From maize field fertilized at recommended rate (100 kg urea-N ha-1), denitrification loss measured by acetylene inhibition/soil cover method amounted 2.7 kg N ha-1 during the growing season (24 August-26 October). Denitrification peaks during initial two irrigation cycles to maize ranged between 23-27 g N ha-1 h-1 and were 7-14 times higher than those recorded during subsequent irrigations. Consequently, most (87%) of the total denitrification loss during maize season occurred during first two irrigation cycles. From the wheat field fertilized at recommended rate (100 kg urea-N ha-1), denitrification loss was measured by acetylene inhibition/soil cover and acetylene inhibition/soil core methods. On 26 of the 45 sampling occasions, denitrification rate was 2-28 times higher with soil core than soil cover method. Total denitrification loss during wheat growing period (22 November-20 April) amounted 1.14 and 3.39 kg N ha-1 by soil cover and soil core methods, respectively. Peaks of denitrification during different irrigation cycles to wheat ranged from 1.3 to 5.6 g K ha-1 h-1 by soil cover method whereas with soil core method, these peaks ranged between 0.7 and 23.9 g N ha-1 h-1. Under wheat. higher rates were recorded during initial three irrigation cycles which collectively contributed to 70 and 88% of the total denitrification loss measured by soil cover and soil core methods, respectively. In a 96-hour irrigation cycle, N2O surface flux was compared with the N2O concentrations in different soil profile layers. Results revealed that all the N2O produced under a C2H2-treated site was not collected by the soil cover; its downward and perhaps lateral movement also took place.
Effect of different fertilizer treatments on denitrification under wheat-maize cropping system was studied by acetylene inhibition/soil core method using intact soil cores from arable (0-15 cm) soil layer. Treatments included: N-100 (urea at 100 kg N ha-1 a-1 N-200 (urea at 200 kg N ha-1 a-1), FYM-16 (farmyard manure at 16 t ha-1 a-1), FYM-32 (farmyard manure at 32 t ha-1 a-1) and control (unfertilized).

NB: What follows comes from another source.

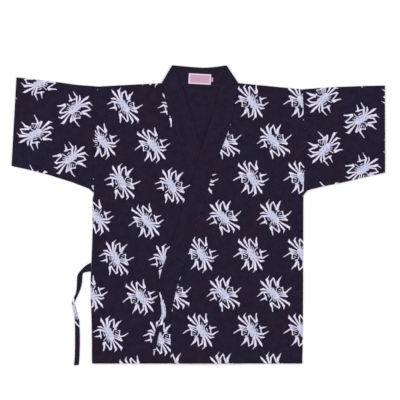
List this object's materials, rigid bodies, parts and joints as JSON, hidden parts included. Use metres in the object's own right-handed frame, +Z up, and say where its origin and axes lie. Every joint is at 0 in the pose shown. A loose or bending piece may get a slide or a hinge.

To mineral treatments (N-100 and N-200), half of the stated dose of urea was applied to each crop whereas in farmyard manure treatments (FYM-16 and FYM-32), all the farmyard manure was applied at the time of sowing wheat. These treatments have been in effect for the past ten years with wheat (November-April) followed by maize fodder (August-October). During wheat growing season, average denitrification rate was highest in N-200 (83 g N ha-1 d-1) followed by FYM-32 (60 g N ha-1 d-1), N-100 (51 g N ha-1 d-1), FYM-16 (47 g N ha-1 d-1) and the control (33 g N ha-1 d-1). Similar trend prevailed for the total denitrification loss during wheat season which amounted 3.94, 3.15, 2.44, 2.15 and 1.51 kg N ha-1 for N-200, FYM-32, N-100, FYM-16 and the control respectively. Averaged across sampling dates during maize growing season, farmyard manure-treated plots de nitrified at higher rates (FYM-32, 525 g N ha-1 d-1; FYM-16, 408 g N ha-1 d-1) than urea-treated (N-200, 372 g N ha-1 d-1; N-100, 262 g N ha-1 d-1) and the control (203 g N ha-1 d-1). Similarly, total N de nitrified during maize season was maximum for FYM-32 (10.8 kg N ha-1) followed by FYM-16 (8.5 kg N ha-1), N-200 (7.9 kg N ha-1), N-l00 (5.5 kg N ha-1) and the control (4.3 kg N ha-1). Although. the growing period of maize fodder was much shorter than that of wheat (60 versus 150 days), the amount of N de nitrified in different fertilizer treatments was 2-4 fold higher under maize. During active period of denitrification (initial three irrigation cycles), soil NO3-N and temperature remained higher under maize than wheat thus supporting higher denitrification rates during maize season.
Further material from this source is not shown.